Esa urgencia axiológica debe encararse con fervientes esfuerzos desde el núcleo básico de nuestra comunidad -la familia-, y continuarse a través de todas las instituciones y organizaciones responsables de promocionar dichos valores positivos, diferenciándolos claramente de los antivalores que obstaculizan su desarrollo y proyección. No puede ser lo mismo ser un dirigente político que ame y defienda a su patria, que otro que la entrega y propicia la desunión de su pueblo. No es lo mismo reconocer las diferencias de opinión y respetarlas, que atacarlas con artilugios legales para aniquilar cuestionamientos opositores. No es lo mismo promover el ascenso y la justicia social, que instalar la defensa de libertades individuales desconociendo desigualdades materiales de base que condicionan su pleno disfrute.

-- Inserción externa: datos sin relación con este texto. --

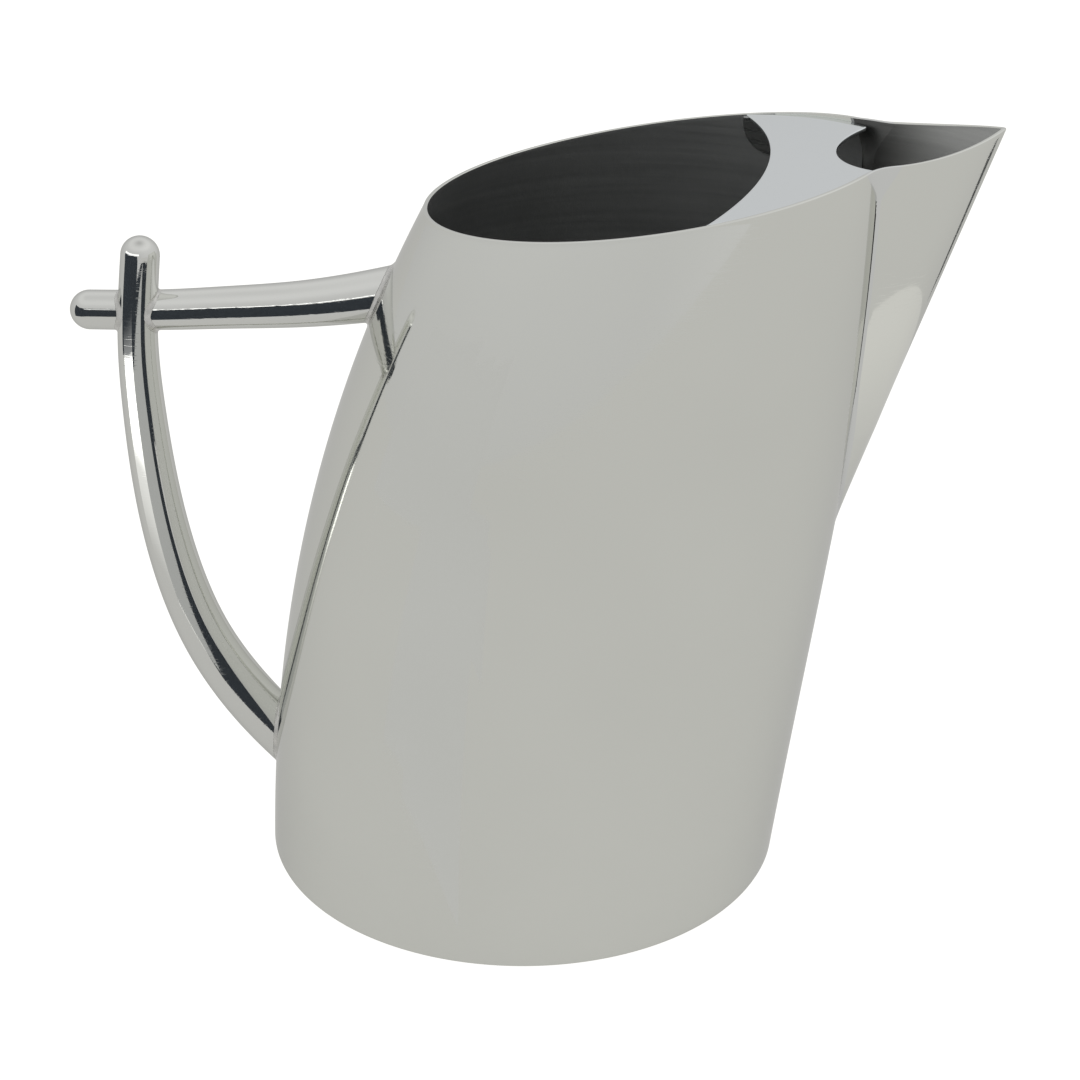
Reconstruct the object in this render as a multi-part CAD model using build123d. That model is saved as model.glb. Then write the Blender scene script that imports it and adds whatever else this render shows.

Igualdad, cooperación, sensibilidad, compromiso, civismo, generosidad, distribución equitativa de las riquezas materiales, democracia y sustentabilidad, no son iguales a inequidad, apatía, individualismo, violencia, esclavitud, autoritarismo, concentración mezquina de bienes materiales, egoísmo, ganancias y lucro sin límites en pocas manos. El mercado jamás sustituirá al Estado, y la política jamás será reemplazada por la técnica administrativa y deshumanizada de un CEO apátrida; simplemente porque los seres humanos no somos objetos de manipulación, somos seres racionales, con sentido moral, libre albedrío y dignos, “artífices de nuestro destino y jamás instrumentos de la ambición de nadie”.
Recordemos que somos seres duales, con una condición material y espiritual, la cual debe ser contemplada desde la administración del Estado. Negar dicha dualidad, sin actuar moralmente en consecuencia, es negar nuestra propia existencia. Caminemos entre todos -desde el lugar que nos toque-, la utopía de modificar este estado actual de amoralidad y confusión en el cual nos encontramos desafortunadamente “en un mismo lodo, todos manoseados”.